Google avrebbe teso la mano al fisco italiano, rinunciando ad un contenzioso che avrebbe probabilmente lasciato strascichi per ambo le parti. La notizia trapela dai giornali del mattino, ma senza alcuna conferma ufficiale: nonostante i titoli assertivi, infatti, il tutto sarebbe probabilmente frutto di una fuga di notizie che al momento non trova il supporto dell’ufficializzazione né dal gruppo di Mountain View, né dai vertici della Guardia di Finanza.

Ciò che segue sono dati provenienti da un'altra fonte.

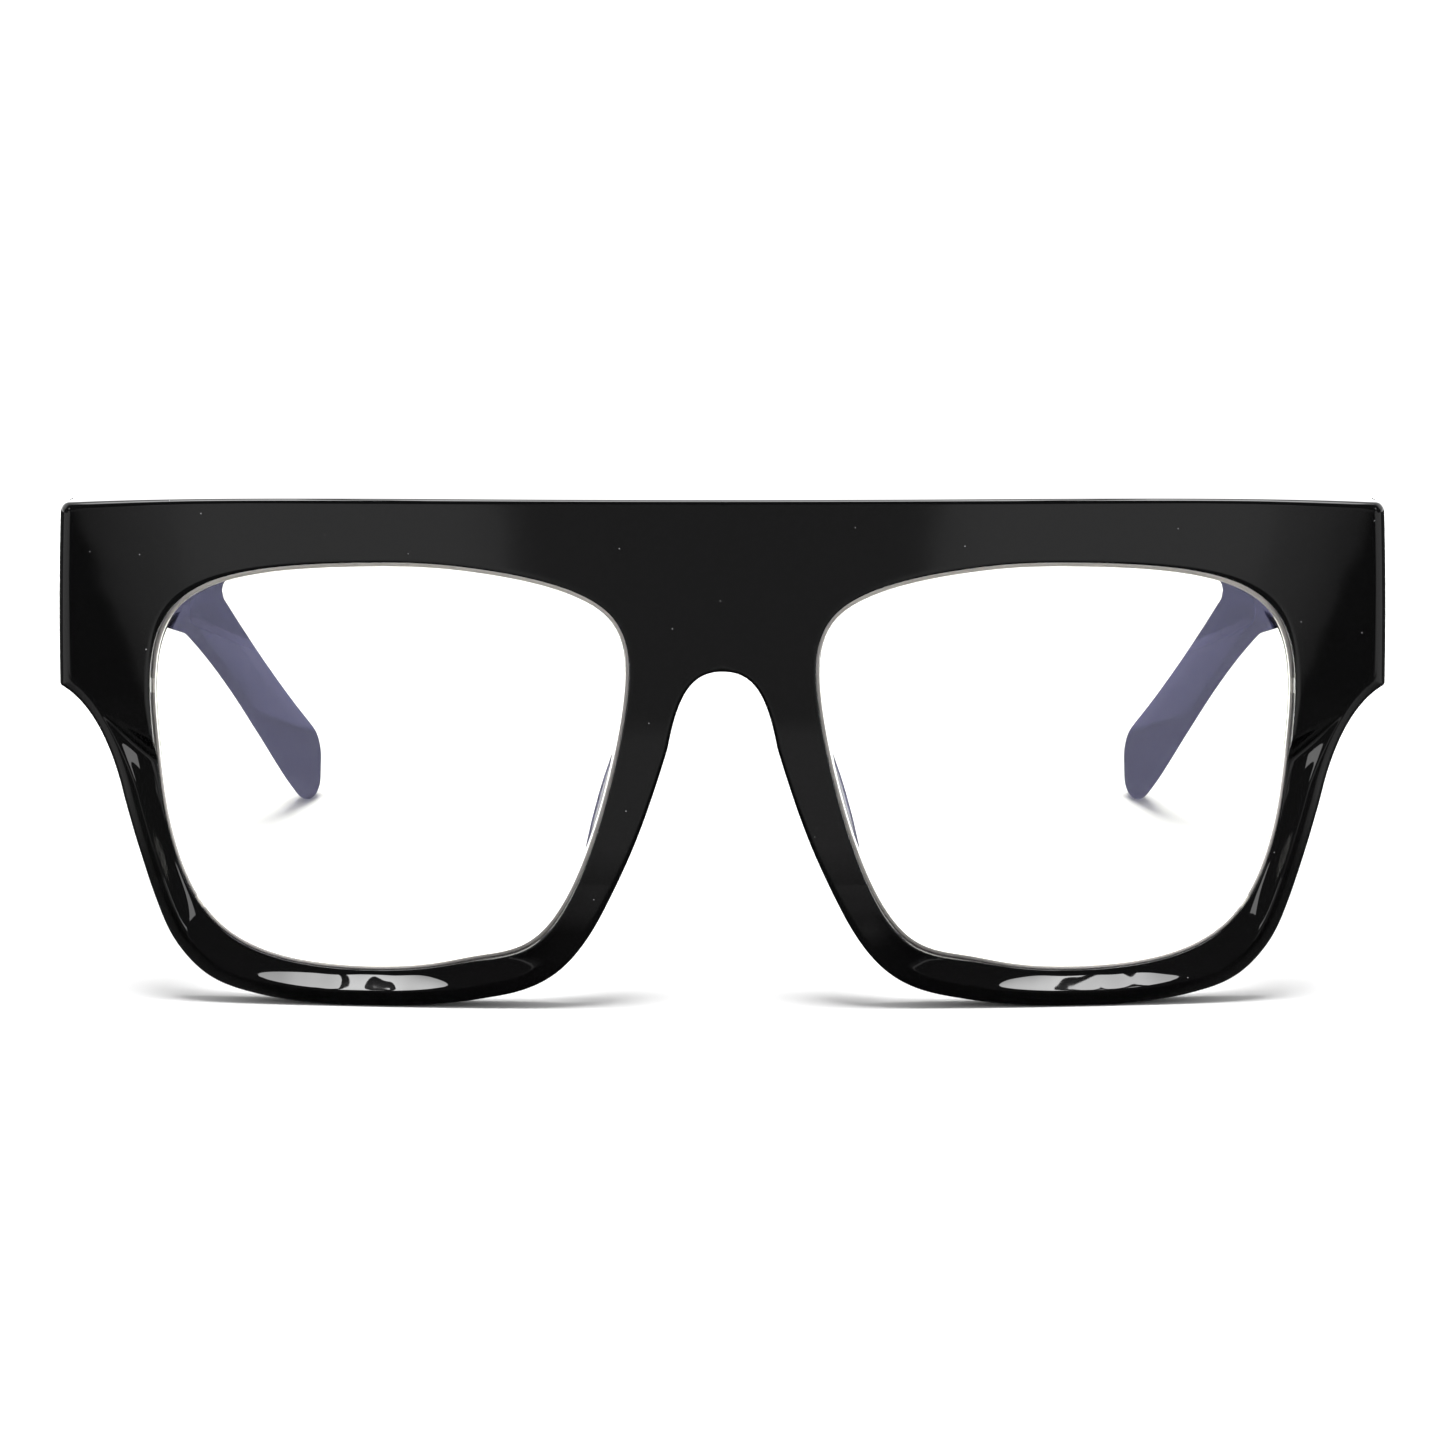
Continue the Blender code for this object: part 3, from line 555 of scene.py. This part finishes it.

Update ore 10.50: la notizia trapelata non è veritiera
Sulla base di quanto appreso da un portavoce Google, la notizia non solo non sarebbe supportata da alcuna conferma, ma non sarebbe neppure suffragata dai fatti. Spiega Google: «La notizia non è vera, non c’è l’accordo di cui si è scritto. Continuiamo a cooperare con le autorità fiscali». Una smentita secca, insomma, che lascia comunque aperto lo spiraglio ad un possibile accordo successivo.
La cifra in ballo sarebbe pari a 320 milioni di euro, risultanza di un imponibile da 800 milioni di euro che la Procura di Milano e le Fiamme Gialle avevano a suo tempo contestato alla sede distaccata dell’azienda statunitense. Il periodo a cui fa riferimento la contestazione è quello tra il 2008 e il 2013, configurando pertanto il secondo capitolo della vicenda che vede le parti in discussione: in precedenza erano stati contestati 50 milioni per il periodo 2002-2006, ma la questione si chiuse rapidamente e in modo indolore. In attesa di avere una versione ufficiale sui fatti, il nuovo contenzioso si sarebbe chiuso pacificamente, chiudendo una trattativa che vede sì grossi numeri in ballo, ma che incide anche pesantemente sul modo in cui l’opera del gruppo viene avvertita dall’opinione pubblica.
Inutile negare, infatti, che negli ultimi anni siano state forti le pressioni dei media e delle istituzioni sul profilo fiscale delle grandi aziende della Silicon Valley, che per mezzo di sponde più o meno opportunistiche (ma sempre e comunque legittime, poiché consentite dal non allineamento delle legislazioni fiscali a livello internazionale) son riuscite a versare cifre irrisorie a fronte di fatturati altissimi. La stretta della crisi economica ha messo in luce questo meccanismo e creato un movimento di sfiducia nei confronti delle grandi corporation, pubblicamente accusate di non voler contribuire al fisco laddove più creano profitto.
La sostanza dell’accordo è stata così spiegata dal Corriere della Sera:
Pm e GdF hanno riconosciuto a Google la deducibilità di taluni costi, ma hanno contestato il nocciolo del meccanismo, rispetto al quale Google Italia si è infine orientata ad un accertamento per adesione attorno ai 160 milioni l’anno di imponibile dal 2008 al 2013: le tecnicalità seguiranno, ma il saldo dell’intesa stima che tra Ires (27,5%), Irap, sanzioni (pur diminuite in forza dell’adesione) e interessi, Google infine staccherà un assegno pari a circa il 40% degli 800 milioni di imponibile nei 5 anni, e cioè circa 320 milioni.
La trattativa pone un punto fermo dopo anni di contrasti attorno al “double irish-dutch sandwich” con cui Google sposta alle Bermuda le proprie tasse passando per una sponda irlandese. Le pressioni nazionali e continentali contro questo meccanismo hanno ormai reso chiaro l’interesse europeo a smontarne i meccanismi, portando così nuova linfa agli erari nazionali. L’accordo tra Italia e Google potrebbe dunque essere l’inizio di un nuovo periodo all’insegna di una maggior distensione, togliendo pressione sull’immagine del gruppo a fronte di nuovi assegni pronti ad entrare nelle casse dello stato.